Bridging the gap between area studies and the social sciences

The growth in research on distributive politics speaks to core issues associated with the allocation of state goods and services, as well as patronage politics and resource transfers from elites to citizens.This work has developed with an eye toward the quantitative turn in political science which makes use of a variety of forms of data, including economic data. The study of distributive politics makes use of a rich variety of sources, including government statistics like budgetary figures about public goods and census data, which are often available even when other forms of data are not.

This work also connects to existing literatures in political economy. In the process, it helps to more deeply incorporate the study of Middle Eastern politics into the study of political science. The concepts that are core to the study of distributive politics tend to be cross-cultural, and associated with financial incentives, economic transactions, and negotiations over how to divide scarce resources. In this literature, there is also a greater tendency to think about the political economy foundations of ideology, including religious ideology, rather than religious ideology as exogenous and disconnected from financial and other incentives. Middle East Studies has tended to be marginalized within the social sciences, at least in part, because of the unique role some scholars have attributed to Islam relative to other world religions.

This focus on the political economy of distributive channels also reconnects existing work with a previous literature about states and development that flourished before the study of political Islam became a major focus of scholarly attention. For example, Leonard Binder’s influential 1978 book, In a Moment of Enthusiasm: Political Power and the Second Stratum in Egypt, empirically demonstrates the role of Egypt’s rural middle class in sustaining forms of social stability. For the almost one million Egyptians in families that owned between ten and 50 feddans of land, state development policies provided important distributive benefits. As a result, these rural elite constituted a core constituency of the regime. Binder’s important work on the economic foundations of power demonstrated continuities in patterns of distributive politics which supported maintenance of Egypt’s political order.

In his 1983 book, The Egypt of Nasser and Sadat: The Political Economy of Two Regimes, John Waterbury also takes up the issue of state distributive policies through an examination of the Egyptian bureaucracy and the economic relationship between the Egyptian state and its citizenry.

Like Binder, Waterbury is squarely focused on distributive concerns. Waterbury emphasizes the dynamic aspects of economic relationships as Egypt transitioned from state capitalism to more liberalized economic institutions. He describes the policy options open to Egyptian political actors as they undertook the difficult tasks associated with reforming the state-led economy. The recent scholarship on distributive politics in the Middle East builds connections to these major scholarly works through a focus on resource transfers, including decisions about the allocation of government goods and services.

In my own work on Egypt under Mubarak and Iraq under Saddam Hussein, I have sought to describe the ways in which public goods provision and patronage ties undergird authoritarian regimes.
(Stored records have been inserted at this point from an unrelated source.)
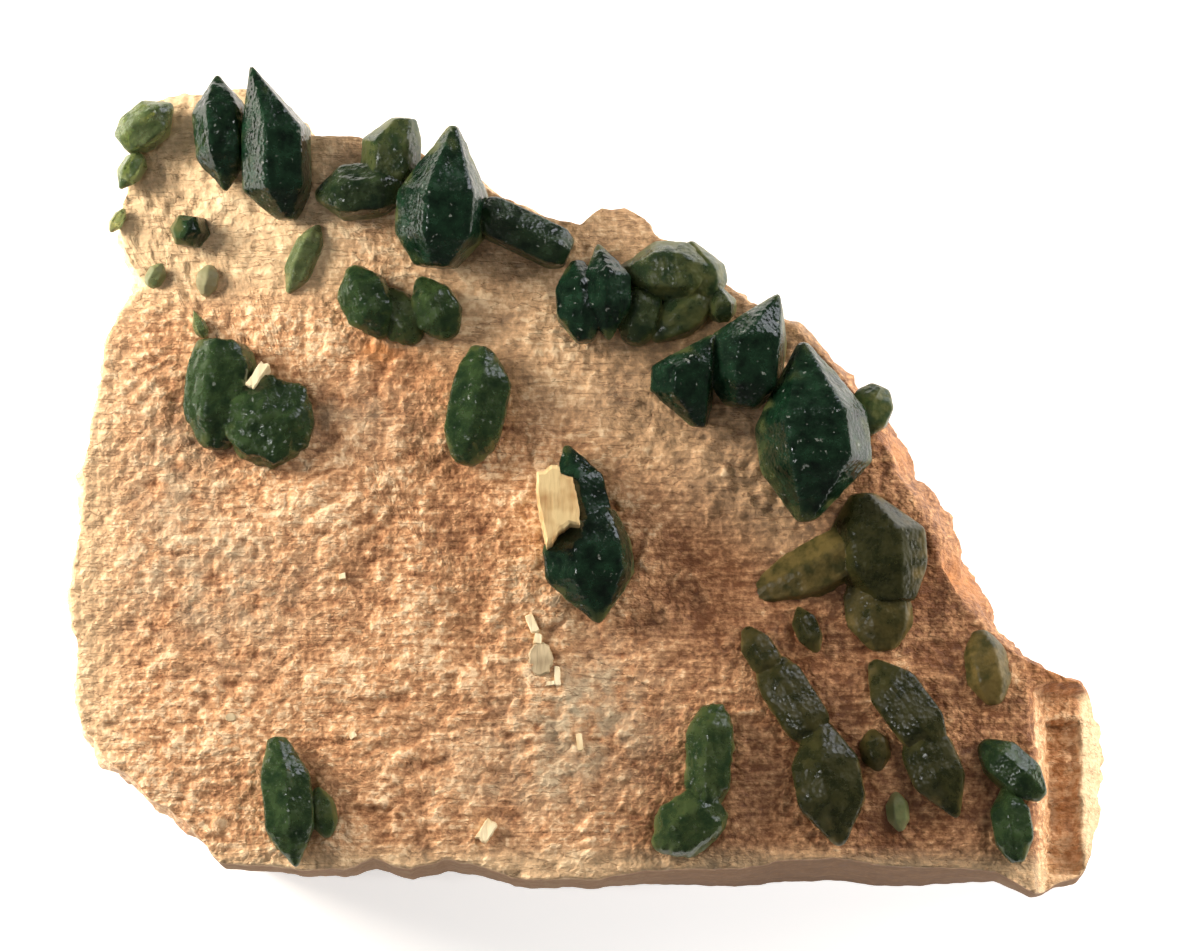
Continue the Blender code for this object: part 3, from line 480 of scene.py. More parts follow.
def cleavedFeldspar():
    # pink alkali feldspar, broken along its cleavage: satin, with fine steps and streaks on the
    # cleaved face and a sugary grain where it is crushed
    material, tree = newMaterial("cleavedFeldspar")
    place = addNode(tree, "TexCoord").outputs["Object"]
    zones = addNode(tree, "Attribute", attribute_name="zones").outputs["Color"]
    tintsAndPaintedShade = addNode(tree, "Attribute", attribute_name="tintsAndPaintedShade").outputs["Color"]
    sugar, wall, rust = addNode(tree, "SeparateColor", {"Color": zones}).outputs
    grey, paintedShadeLevel, creamAndHighlight = addNode(tree, "SeparateColor", {"Color": tintsAndPaintedShade}).outputs
    turn = (0.0, 0.0, math.radians(rockLook["turn"]))
    along, seams = [addNode(tree, "Mapping", {
        "Vector": place, "Rotation": turn,
        "Scale": [perMillimetre(size) for size in rockLook[key]]}).outputs["Vector"]
        for key in ("streakSize", "seamSize")]
    broad, blots, streaks, grain, seam = [addNode(tree, "TexNoise", {
        "Vector": vector, "Scale": scale, "Detail": detail, "Roughness": rough}).outputs["Fac"]
        for vector, scale, detail, rough in (
            (place, perMillimetre(rockLook["broadSize"]), 3.0, 0.5),
            (place, perMillimetre(rockLook["blotSize"]), 5.0, 0.6),
            (along, 1.0, 4.0, 0.6),
            (place, perMillimetre(rockLook["grainSize"]), 2.0, 0.6),
            (seams, 1.0, 3.0, 0.5))]
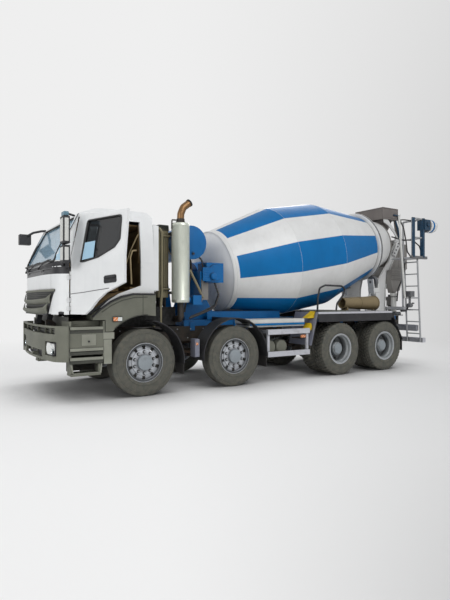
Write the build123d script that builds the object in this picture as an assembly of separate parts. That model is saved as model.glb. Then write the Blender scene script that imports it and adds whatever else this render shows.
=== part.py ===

In both settings, I have characterized how changes over time in a country’s economic situation affect the cross-sectional distribution of resources. While the economic challenges that faced Iraq—due to both Iran-Iraq War costs and the international embargo of the 1990s—represented a more profound shock than those experienced by Egypt as a result of fiscal deterioration in the 1980s, each regime struggled to redefine its political coalition. The nature of those coalitions had important implications for how power was projected in both cases. Because the challenge of responding to economic shocks is a generic one, applicable to a wide variety of authoritarian regimes, Middle Eastern state responses can be considered in a broadly comparative context.

Although I have tried to make the case that the study of distributive politics can help to “bridge the gap’’ between area studies and general questions within the social sciences, such an approach overlooks important issues. Efforts to normalize the study of the Middle East through a focus on political economy issues and economic incentives have a tendency to underemphasize the ideological and personal religious commitments that are core to people’s beliefs and behaviors. In the process, studies focused on distributive politics tend to privilege transactional, economic concerns relative to other motivations. The social processes that govern political and economic interactions in Middle Eastern contexts are complicated; efforts to simplify these complex mechanisms of social analysis trade off thoroughness of explication for tractability.

Such an approach might also lead to the creation of an intellectual blind spot with regard to the societal actors that are the least integrated into state distributive politics channels. For example, women, religious and ethnic minorities, and societies’ poorest citizens tend to be underrepresented in these studies. Bureaucrats and politicians, on the other hand, are leading actors in the study of distributive politics. While ordinary citizens exercise personal agency in managing these interactions, they are less likely to be the guiding subjects of political action relative to studies of protest mobilization, social network construction, or identity formation. The actions and behaviors of political opinion leaders, including rising political entrepreneurs, receive relatively little attention in the growing literature on distributive politics.